Few investors, globalists or capitalists can argue with the financial success of his methods. His "fix, sell, or close" strategy, along with his determination to be Number 1 or Number 2 in any market, has become an MBA case study mantra. His "Neutron Jack" moniker, is a harsher reputation than he deserves, but an accurate image of his desire to shed unproductive jobs. He notes that the jobs had to go, not the people, but they both did. We remember the people, not the jobs.

He introduced basic, visionary themes to GE: the boundaryless firm, statistics-laden but leader-driven Six Sigma (but how he "reduced the vibrations by 300%", p. 334, I still can't understand), and e-business. He was simultaneously a cheerleader and one very tough manager. His method of driving out of GE the bottom ten pecent of his performers strikes me as a harsh, Spencerian "Survivor" contest, although it appears to be accepted as a service to those top performers who were left standing. Failing to make budget goals or targets may merit a demotion, even a termination. But this decimation process may be a step too far.

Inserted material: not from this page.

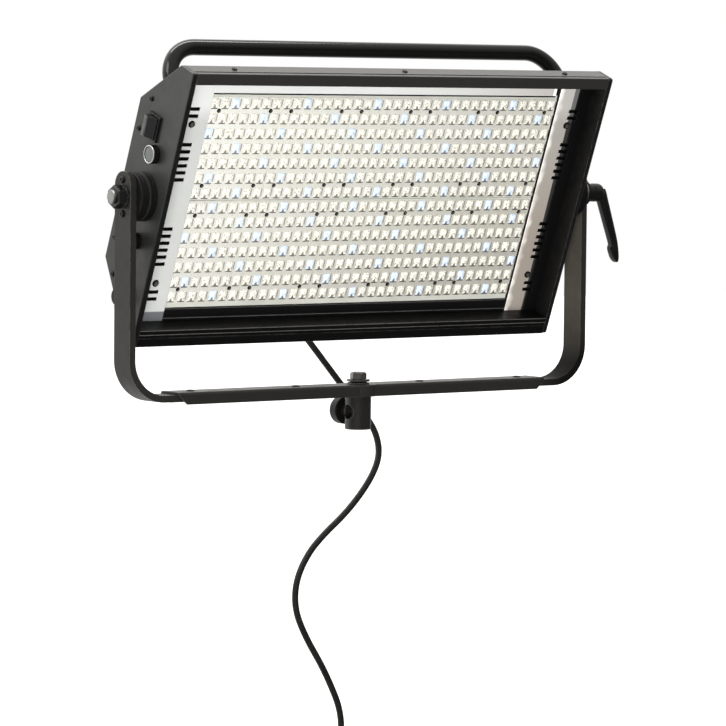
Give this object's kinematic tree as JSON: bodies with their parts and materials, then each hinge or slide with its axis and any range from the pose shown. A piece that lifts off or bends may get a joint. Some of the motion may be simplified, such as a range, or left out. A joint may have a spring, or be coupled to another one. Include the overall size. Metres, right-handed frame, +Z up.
{
  "type": "led panel light",
  "caption": "Studio LED panel light: box head with a lens grid face, carry handle and side controls, tilting in a U yoke on a stand receiver, with its power cord.",
  "frame": {"origin": "centre of the stand socket's mouth, at the bottom of the receiver", "axes": "+Z up along the socket, away from the stand; the lamp face looks towards -Y, tilted down; +X along the lamp's width, towards the tilt lever"},
  "size_m": [0.6981, 0.2317, 0.966],
  "materials": {
    "housing_grey": "fine textured powder coat",
    "bar_brown": "satin",
    "face_black": "satin",
    "yoke_grey": "satin powder coat",
    "handle_black": "gloss",
    "receiver_black": "satin",
    "hub_black": "fine grain",
    "rocker_grey": "satin",
    "button_grey": "grained",
    "lever_black": "fine texture",
    "steel": "machined",
    "screw_black": "black oxide",
    "screw_bright": "bright",
    "slip_washer": "nylon",
    "reflector": "polished",
    "heat_sink": "extruded",
    "board_white": "solder mask",
    "board_green": "solder mask",
    "supply_case": "pressed",
    "lens_clear": "clear moulded",
    "cord_black": "matt"
  },
  "bodies": {
    "stand_receiver": {"stand_receiver": "receiver_black", "swivel_bolt": "steel", "swivel_washers": "steel", "swivel_slip_washer": "slip_washer"},
    "receiver_lock": {"receiver_lock_screw": "steel", "receiver_lock_knob": "hub_black"},
    "yoke": {"yoke_crossbar": "yoke_grey", "yoke_arm_left": "yoke_grey", "yoke_arm_right": "yoke_grey", "yoke_screws": "screw_black", "pivot_hubs": "hub_black", "pivot_washer_right": "steel", "pivot_cone_spacer": "hub_black", "power_cord": "cord_black", "cord_coil": "cord_black", "cord_tie": "slip_washer", "cord_tail": "cord_black", "cord_plug": "cord_black", "plug_pins": "screw_bright"},
    "tilt_insert": {"tilt_lock_insert": "steel"},
    "tilt_lever": {"tilt_lever": "lever_black", "tilt_lever_cap": "lever_black"},
    "head": {"friction_washers": "slip_washer", "pivot_bosses": "hub_black", "pivot_bolt_left": "steel", "pivot_nut_left": "steel", "pivot_stud_right": "steel", "end_plate_left": "housing_grey", "end_plate_right": "housing_grey", "end_plate_screws": "screw_black", "top_bar": "bar_brown", "bottom_bar": "bar_brown", "cover_screws": "screw_black", "cover_brackets": "heat_sink", "back_cover": "housing_grey", "led_tray": "face_black", "side_rails": "face_black", "cross_rails": "face_black", "reflector_strips": "reflector", "face_screws": "screw_bright", "led_boards": "board_white", "lens_plates": "lens_clear", "heat_sink": "heat_sink", "power_supply": "supply_case", "driver_board": "board_green", "carry_handle": "handle_black", "handle_feet": "handle_black", "handle_bolts": "steel", "switch_bezel": "hub_black", "button_barrel": "hub_black", "button_ring": "screw_bright", "control_pots": "hub_black", "panel_nuts": "steel", "cord_gland": "hub_black", "strain_relief_boot": "cord_black"},
    "rocker": {"power_rocker": "rocker_grey"},
    "button": {"power_button": "button_grey"},
    "dimmer": {"dimmer_knob": "hub_black"},
    "colour": {"colour_knob": "hub_black"}
  },
  "joints": [
    {"name": "yoke_pan", "type": "hinge", "parent": "stand_receiver", "child": "yoke", "pos_m": [0, 0, 0.0488], "axis": [0, 0, 1], "range_deg": [-180, 180]},
    {"name": "receiver_lock_turn", "type": "hinge", "parent": "stand_receiver", "child": "receiver_lock", "pos_m": [0, 0.02, 0.0195], "axis": [0, 1, 0], "range_deg": [-360, 360]},
    {"name": "head_tilt", "type": "hinge", "parent": "yoke", "child": "head", "pos_m": [0, 0, 0.2587], "axis": [1, 0, 0], "range_deg": [-111, 69], "deforming": ["power_cord"]},
    {"name": "tilt_lock_turn", "type": "hinge", "parent": "yoke", "child": "tilt_insert", "pos_m": [0.3333, 0, 0.2587], "axis": [1, 0, 0], "range_deg": [-180, 180]},
    {"name": "tilt_lever_lift", "type": "slide", "parent": "tilt_insert", "child": "tilt_lever", "axis": [1, 0, 0], "range_m": [0, 0.004], "stiffness_N_per_m": 600, "springref_m": -0.003},
    {"name": "power_rocker_press", "type": "hinge", "parent": "head", "child": "rocker", "pos_m": [-0.283, -0.01857, 0.33249], "axis": [0, -0.3633, 0.9317], "range_deg": [-12, 0]},
    {"name": "power_button_press", "type": "slide", "parent": "head", "child": "button", "axis": [1, 0, 0], "range_m": [0, 0.0018], "stiffness_N_per_m": 800, "springref_m": -0.001},
    {"name": "dimmer_turn", "type": "hinge", "parent": "head", "child": "dimmer", "pos_m": [-0.291, 0.01314, 0.21123], "axis": [1, 0, 0], "range_deg": [0, 300]},
    {"name": "colour_turn", "type": "hinge", "parent": "head", "child": "colour", "pos_m": [-0.291, 0.03768, 0.15103], "axis": [1, 0, 0], "range_deg": [0, 300]}
  ]
}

He re-built in-house, management education at his Crotonville facility, restoring what had become a lost art. He taught many of the student-managers himself. He clearly has a gift for names, details and the big picture. He has been very willing to gamble big, both on projects and people. His winning percentage appears to have been very high.

He is an avid golfer. No, he played A LOT of golf. This appears to be a generational and corporate feature not enjoyed by many aspiring managers today. There is little glimpse of the personal side of the man until he introduces his second wife in the second half of the book. After 28 years of marriage, he all-too-casually seems to write off his first marriage as some personal form of his own "fix, sell or close" strategy. But he claims they remain the best of friends. Later, when questioned as to "How can you be a good Catholic and a businessman at the same time," he answers simply, "I am." He offers little evidence other than to claim that his first priority was to "maintain integrity", and that he was always "straight and honest". It would have helped to read more about his personal values, other than those manifested in golf and his second marriage.

His late chapter, "What this CEO thing is all about," really leaves a serious reader looking for more substance, content and structure. But this is not that kind of a book. This is a highly readable book, despite the plethora of names that are required to poputlate the life of the leader of such a large organization. He doesn't bog down in details and it is clear that his primary regret after forty years is that he did not move fast enough. My regret is that he did not stop long enough to reflect.

Rating: 4 stars
Summary: So Good it makes your brain hurt!
Review: I love any book that makes my mind continually update my own company strategies. This book captures so many things that my brain continually kept thinking about how things applied to what we do at Genesis. Great read, nice to hear from one of america's smartest business leaders.